All statements other than statements which are reporting results as well as statements of historical fact are forward-looking statements that may involve a number of known and unknown risks, uncertainties and other factors; many of which are beyond the ability of IDC or Novra to control or predict.

Forward-looking statements are generally identifiable by use of the words "may", "will", "should", "continue", "expect", "anticipate", "estimate", "believe", "intend", "design", "plan or "project" or the negative of these words or other variations on these words or comparable terminology.

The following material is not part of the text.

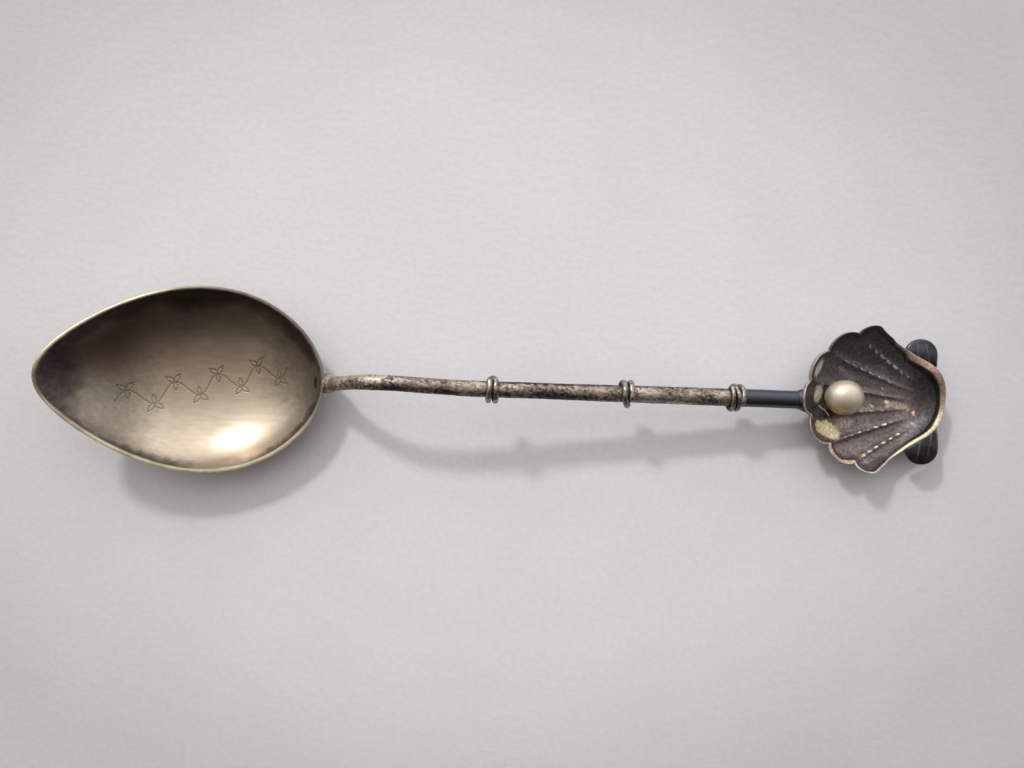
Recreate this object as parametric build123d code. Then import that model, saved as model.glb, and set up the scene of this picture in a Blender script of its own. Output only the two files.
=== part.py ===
from build123d import *

import math
import os

import numpy as np

# Silver souvenir spoon with a bamboo-knuckled stem and a scallop shell finial that holds a pearl.
#
# Frame, in millimetres: the spoon lies bowl up on the plane Z = 0. The origin is on the small wear
# flat under the bowl, +X runs along the spoon from the bowl to the shell, and +Y is to the left of
# someone who looks from the bowl towards the shell.

# Bowl: sheet metal, egg-shaped in plan, with a rim that sweeps up towards the tip.
BOWL_SHEET = 0.45
BOWL_MIDDLE_X = -4.75
BOWL_HALF_LENGTH = 16.3
BOWL_HALF_WIDTH = 11.37
BOWL_HEEL_FULLNESS = 1.70
BOWL_END_TAPER = -1.75
BOWL_DEPTH = 4.64
BOWL_WALL_SHARE = 0.35
RIM_LOW_X = 8.5
RIM_LOW_Z = 4.2
RIM_SWEEP = 0.00786

# Stem: round rod that leaves the heel of the bowl, arches over and runs straight down to the shell.
STEM_SLOPE_DEG = 5.6
STEM_STRAIGHT_START = (30.0, 8.38)
STEM_ROOT = (12.7, 3.45)
STEM_ROOT_DEG = 52.0
STEM_ROOT_PULL = 7.0
STEM_ARCH_PULL = 10.5
TONGUE_LENGTH = 2.0
TONGUE_RADII = (0.45, 0.85)
ARCH_RADII = (1.0, 0.91, 0.92, 0.95, 0.98, 1.0, 1.0, 1.0, 1.005, 1.01, 1.015)
STRAIGHT_START_RADIUS = 1.015
STEM_END_RADIUS = 1.16
STEM_TAPER_END_X = 66.8
STEM_END_X = 76.4

# Knuckles: each is one length of wire wound twice round the stem, as on a bamboo cane.
KNUCKLE_XS = (34.1, 51.2, 65.4)
KNUCKLE_START_DEGS = (150.0, 235.0, 205.0)
WIRE_RADIUS = 0.36
WIRE_PITCH = 0.88
WIRE_GAP = 0.02
TURN_DEG = 300.0
CROSSOVER_DEG = 60.0

# Shell: sheet metal dish with flutes that fan out from the hinge end to a lobed margin.
SHELL_SHEET = 0.5
FAN_X = 90.5
SHELL_MIDDLE_X = 83.9
SHELL_HALF_LENGTH = 9.6
SHELL_HALF_WIDTH = 9.2
SHELL_NOSE_NARROWING = 2.0
SHELL_END_TAPER = 1.0
SHELL_DEPTH = 4.05
SHELL_WALL_SHARE = 0.5
SHELL_RIM_Z = 4.5
SHELL_RIM_TILT = -0.073
FLUTE_DEG = 17.3
FAN_TURN_DEG = 1.0
RIDGE_FOCUS = (94.7, -0.3)
RIDGE_RADIUS = 0.55
GROOVE_RADIUS = 0.45
BEAD_START_REACH = 5.5
BEAD_OVERRUN = 0.25
BEAD_START_SHARE = 0.15
BEAD_SECTIONS = 7
LOBE_REACHES = (11.75, 13.55, 15.4, 16.5, 15.8, 14.4, 12.35)
NOTCH_REACHES = (11.85, 13.35, 15.0, 15.45, 14.35, 12.6)
SHOULDERS = ((84.5, -8.8), (84.1, 9.45))
NOSE_ENDS = ((90.3, -4.8), (90.3, 5.6))
NOSE_TIP = (93.3, 0.4)

# Ears: two domed tabs with rounded corners, soldered beside the hinge end of the shell.
LEFT_EAR_END = (90.05, 8.5)
RIGHT_EAR_END = (90.5, -7.95)
EAR_LENGTH = 5.5
EAR_WIDTH = 4.4
EAR_CORNER_RADIUS = 2.1
EAR_DOME_RADIUS = 7.0
EAR_SHEET = 0.5
EAR_TOP_Z = 3.75

# Pearl: a drop, half-drilled and cemented on a peg that stands in the shell.
PEARL_CENTRE = (79.98, 0.5, 4.2)
PEARL_RADIUS = 2.28
PEARL_TAIL = 2.62
PEG_RADIUS = 0.35
PEG_TOP_Z = 4.6
DRILL_RADIUS = 0.42
DRILL_TOP_Z = 4.75
CEMENT_RADIUS = 0.95
CEMENT_HEIGHT = 1.2

BOWL_DEGREES = (12, 10)
SHELL_DEGREES = (10, 10)
TALL = 30.0


def wall_curve(q, wall_share):
    """Share of the depth climbed at q, the squared distance from the middle of a dish in rim widths."""
    return (1 - wall_share) * q + wall_share * q**3


def bowl_rim_z(x):
    return RIM_LOW_Z + RIM_SWEEP * (x - RIM_LOW_X) ** 2


def bowl_inside_z(x, y):
    along = (x - BOWL_MIDDLE_X) / BOWL_HALF_LENGTH
    half_width = BOWL_HALF_WIDTH + BOWL_HEEL_FULLNESS * along + BOWL_END_TAPER * along**2
    q = along**2 + (y / half_width) ** 2
    return bowl_rim_z(x) - BOWL_DEPTH * (1 - wall_curve(q, BOWL_WALL_SHARE))


def shell_inside_z(x, y):
    """The dish of the shell, without its ridges."""
    along = (x - SHELL_MIDDLE_X) / SHELL_HALF_LENGTH
    half_width = SHELL_HALF_WIDTH - SHELL_NOSE_NARROWING * along - SHELL_END_TAPER * along**2
    q = along**2 + (y / half_width) ** 2
    rim_z = SHELL_RIM_Z + SHELL_RIM_TILT * (x - SHELL_MIDDLE_X)
    return rim_z - SHELL_DEPTH * (1 - wall_curve(q, SHELL_WALL_SHARE))


def outside_z(inside_z, sheet, x, y):
    """The underside of a sheet: the inside surface lowered so that the sheet keeps its thickness."""
    step = 0.01
    slope_x = (inside_z(x + step, y) - inside_z(x - step, y)) / (2 * step)
    slope_y = (inside_z(x, y + step) - inside_z(x, y - step)) / (2 * step)
    return inside_z(x, y) - sheet * math.sqrt(1 + slope_x**2 + slope_y**2)


def bernstein_matrix(degree):
    """Places between 0 and 1 that suit a curve of this degree, and its Bernstein terms at each place."""
    orders = range(degree + 1)
    places = [(1 - math.cos(math.pi * i / degree)) / 2 for i in orders]
    terms = [[math.comb(degree, j) * t**j * (1 - t) ** (degree - j) for j in orders] for t in places]
    return places, np.array(terms)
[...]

There can be no assurance that such statements will prove to be accurate and actual results and future events could differ materially from those anticipated in such statements. Risks and uncertainties that might cause actual results to differ materially include, but are not limited to: the possibility that certain assumptions with respect to the proposed Merger could prove to be inaccurate, required shareholder approval, the termination of the Merger by Novra if IDC suffers material adverse effect prior to the completion of the acquisition and the satisfaction or waiver of certain other conditions contemplated by the Merger.

INVESTORS AND SECURITY HOLDERS OF IDC ARE URGED TO READ CAREFULLY AND IN THEIR ENTIRETY THE IDC CIRCULAR AND THE AUDITED CONSOLIDATED FINANCIAL STATEMENTS AND MD&A FOR THE FISCAL YEAR ENDED JANUARY 31, 2016, WHICH WILL BE FILED ON SEDAR (www.sedar.com) WHEN THEY BECOME AVAILABLE.